Below is the latest from the carriers, which report different rollout metrics, thereby diluting comparisons.
- AT&T (160m subs) – In our January 5G update, AT&T indicated that they were expecting to take 5G nationwide in the first half of 2020. Since then, AT&T has lagged in its rollout of nationwide coverage and now expects to reach that goal by the end of the year. Currently, the carrier has announced that it covers more than 120 million people in 190 markets. This is up from the 50 million people they covered at the beginning of 2020 and up from their launch in 10 markets.
- Verizon (160m subs) – In January, Verizon had deployed in 30 cities. Today, they are in 35 cities and expect to reach 60 cities by year-end, which they consider nationwide coverage.
- T-Mobile and Sprint (140m) – Since our last update six months ago, T-Mobile closed its merger with Sprint. Both brands will operate separately under a unified cellular network. T-Mobile’s progress is hard to believe. The company indicated six months ago that it had deployed 5G in six cities. Today, T-Mobile reports coverage in “over 5,000 cities and towns”. As a point of reference, there are about 15,000 cities in the US. Sprint ended 2019 with 5G available in nine cities and no longer discloses a 5G rollout plan.

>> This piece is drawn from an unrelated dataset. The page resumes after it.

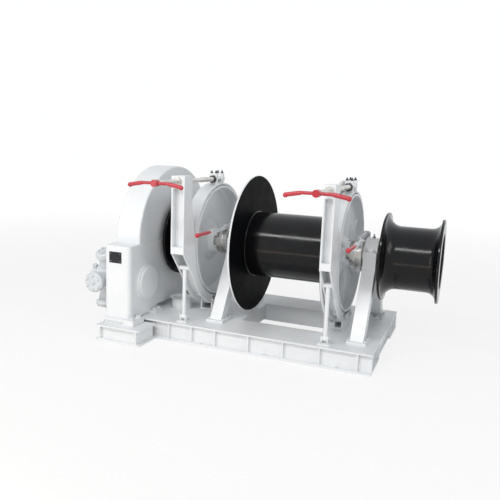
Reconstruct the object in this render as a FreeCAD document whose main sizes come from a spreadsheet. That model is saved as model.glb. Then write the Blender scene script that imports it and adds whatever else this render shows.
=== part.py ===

China Leads in the availability of 5G phones, US to follow
Today, we see China as more than a year ahead of the US in the rollout of 5G coverage. In 2018, China’s five-year economic plan specified a $400B USD investment in 5G technology. At the same time, Accenture indicated US Telecom companies are likely to spend $275B billion on 5G infrastructure between 2018 and 2025. Consumers in China have a greater selection of 5G enabled smartphones compared to the US. We counted 70 5G compatible phones available in China, and expect that number to rise to 100 by the end of this year. In contrast, we counted nine phones available in the US with 5G capability.
- The Samsung Galaxy S20 5G (AT&T, T-Mobile, Sprint, Verizon)
- The Samsung Galaxy S20 Ultra 5G (AT&T, T-Mobile, Sprint, Verizon)
- The Samsung Galaxy S20+ 5G (AT&T, T-Mobile, Sprint, Verizon)
- Samsung Galaxy Note S10+ 5G (AT&T, T-Mobile, Verizon)
- OnePlus 8 5G UW (T-Mobile, Verizon)
- LGV60 ThinQ 5G (AT&T, T-Mobile, Verizon)
- Oneplus 7T Pro 5G Mclaren (T-Mobile)
- Moto Z4 (Verizon)
- Moto Edge+ (Verizon)
5G compatible phones will of course ramp in 2021. Earlier this year, Verizon indicated that it would release 20 5G compatible phones by the end of the year, and AT&T said they would also release 15 5G compatible phones by the end of the year.